- **TASK INSTRUCTIONS**:
Return the listing below word for word.

- **DATASET EXTRACT**:
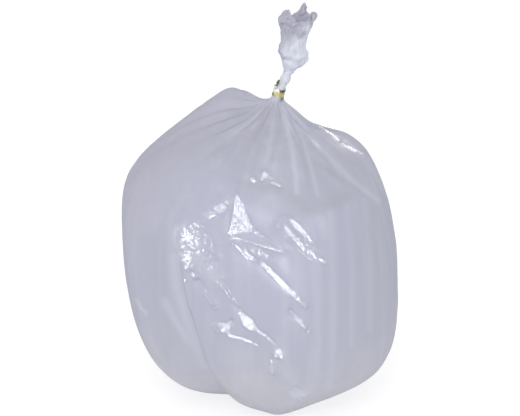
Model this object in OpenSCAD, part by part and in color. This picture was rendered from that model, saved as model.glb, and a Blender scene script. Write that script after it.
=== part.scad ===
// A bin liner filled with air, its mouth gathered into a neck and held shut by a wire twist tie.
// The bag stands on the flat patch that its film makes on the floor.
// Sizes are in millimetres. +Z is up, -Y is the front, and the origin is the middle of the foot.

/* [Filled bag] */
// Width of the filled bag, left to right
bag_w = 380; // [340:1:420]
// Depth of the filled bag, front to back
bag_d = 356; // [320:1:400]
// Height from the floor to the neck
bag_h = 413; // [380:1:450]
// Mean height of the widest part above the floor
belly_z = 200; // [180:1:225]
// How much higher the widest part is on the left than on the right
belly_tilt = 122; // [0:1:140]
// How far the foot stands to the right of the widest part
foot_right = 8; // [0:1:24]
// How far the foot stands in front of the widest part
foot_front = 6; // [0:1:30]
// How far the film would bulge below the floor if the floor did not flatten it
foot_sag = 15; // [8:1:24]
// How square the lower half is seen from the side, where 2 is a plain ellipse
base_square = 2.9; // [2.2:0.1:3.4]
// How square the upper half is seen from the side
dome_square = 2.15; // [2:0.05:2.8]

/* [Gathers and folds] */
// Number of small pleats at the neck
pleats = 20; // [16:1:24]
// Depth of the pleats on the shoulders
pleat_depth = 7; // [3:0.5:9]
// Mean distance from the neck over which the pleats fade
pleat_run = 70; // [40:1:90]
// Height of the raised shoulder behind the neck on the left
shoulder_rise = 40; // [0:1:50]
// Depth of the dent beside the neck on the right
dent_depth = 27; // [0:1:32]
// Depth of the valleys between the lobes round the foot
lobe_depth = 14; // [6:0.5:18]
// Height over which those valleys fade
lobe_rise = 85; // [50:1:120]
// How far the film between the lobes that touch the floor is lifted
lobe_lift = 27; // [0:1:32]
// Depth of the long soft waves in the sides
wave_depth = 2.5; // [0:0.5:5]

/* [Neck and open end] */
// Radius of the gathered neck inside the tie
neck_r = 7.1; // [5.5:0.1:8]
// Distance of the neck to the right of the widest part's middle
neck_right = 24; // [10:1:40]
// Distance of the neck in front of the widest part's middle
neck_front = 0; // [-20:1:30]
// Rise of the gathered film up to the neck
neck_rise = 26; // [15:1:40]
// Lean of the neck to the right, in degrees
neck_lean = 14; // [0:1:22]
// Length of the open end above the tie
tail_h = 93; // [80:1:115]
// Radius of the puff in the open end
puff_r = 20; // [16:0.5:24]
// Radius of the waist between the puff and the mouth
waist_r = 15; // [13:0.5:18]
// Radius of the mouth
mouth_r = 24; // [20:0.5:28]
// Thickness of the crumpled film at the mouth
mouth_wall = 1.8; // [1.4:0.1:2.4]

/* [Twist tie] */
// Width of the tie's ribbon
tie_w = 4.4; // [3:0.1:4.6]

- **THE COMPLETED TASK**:
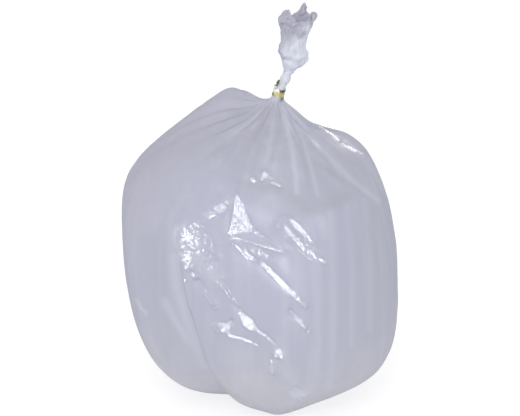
Model this object in OpenSCAD, part by part and in color. This picture was rendered from that model, saved as model.glb, and a Blender scene script. Write that script after it.
=== part.scad ===
// A bin liner filled with air, its mouth gathered into a neck and held shut by a wire twist tie.
// The bag stands on the flat patch that its film makes on the floor.
// Sizes are in millimetres. +Z is up, -Y is the front, and the origin is the middle of the foot.

/* [Filled bag] */
// Width of the filled bag, left to right
bag_w = 380; // [340:1:420]
// Depth of the filled bag, front to back
bag_d = 356; // [320:1:400]
// Height from the floor to the neck
bag_h = 413; // [380:1:450]
// Mean height of the widest part above the floor
belly_z = 200; // [180:1:225]
// How much higher the widest part is on the left than on the right
belly_tilt = 122; // [0:1:140]
// How far the foot stands to the right of the widest part
foot_right = 8; // [0:1:24]
// How far the foot stands in front of the widest part
foot_front = 6; // [0:1:30]
// How far the film would bulge below the floor if the floor did not flatten it
foot_sag = 15; // [8:1:24]
// How square the lower half is seen from the side, where 2 is a plain ellipse
base_square = 2.9; // [2.2:0.1:3.4]
// How square the upper half is seen from the side
dome_square = 2.15; // [2:0.05:2.8]

/* [Gathers and folds] */
// Number of small pleats at the neck
pleats = 20; // [16:1:24]
// Depth of the pleats on the shoulders
pleat_depth = 7; // [3:0.5:9]
// Mean distance from the neck over which the pleats fade
pleat_run = 70; // [40:1:90]
// Height of the raised shoulder behind the neck on the left
shoulder_rise = 40; // [0:1:50]
// Depth of the dent beside the neck on the right
dent_depth = 27; // [0:1:32]
// Depth of the valleys between the lobes round the foot
lobe_depth = 14; // [6:0.5:18]
// Height over which those valleys fade
lobe_rise = 85; // [50:1:120]
// How far the film between the lobes that touch the floor is lifted
lobe_lift = 27; // [0:1:32]
// Depth of the long soft waves in the sides
wave_depth = 2.5; // [0:0.5:5]

/* [Neck and open end] */
// Radius of the gathered neck inside the tie
neck_r = 7.1; // [5.5:0.1:8]
// Distance of the neck to the right of the widest part's middle
neck_right = 24; // [10:1:40]
// Distance of the neck in front of the widest part's middle
neck_front = 0; // [-20:1:30]
// Rise of the gathered film up to the neck
neck_rise = 26; // [15:1:40]
// Lean of the neck to the right, in degrees
neck_lean = 14; // [0:1:22]
// Length of the open end above the tie
tail_h = 93; // [80:1:115]
// Radius of the puff in the open end
puff_r = 20; // [16:0.5:24]
// Radius of the waist between the puff and the mouth
waist_r = 15; // [13:0.5:18]
// Radius of the mouth
mouth_r = 24; // [20:0.5:28]
// Thickness of the crumpled film at the mouth
mouth_wall = 1.8; // [1.4:0.1:2.4]

/* [Twist tie] */
// Width of the tie's ribbon
tie_w = 4.4; // [3:0.1:4.6]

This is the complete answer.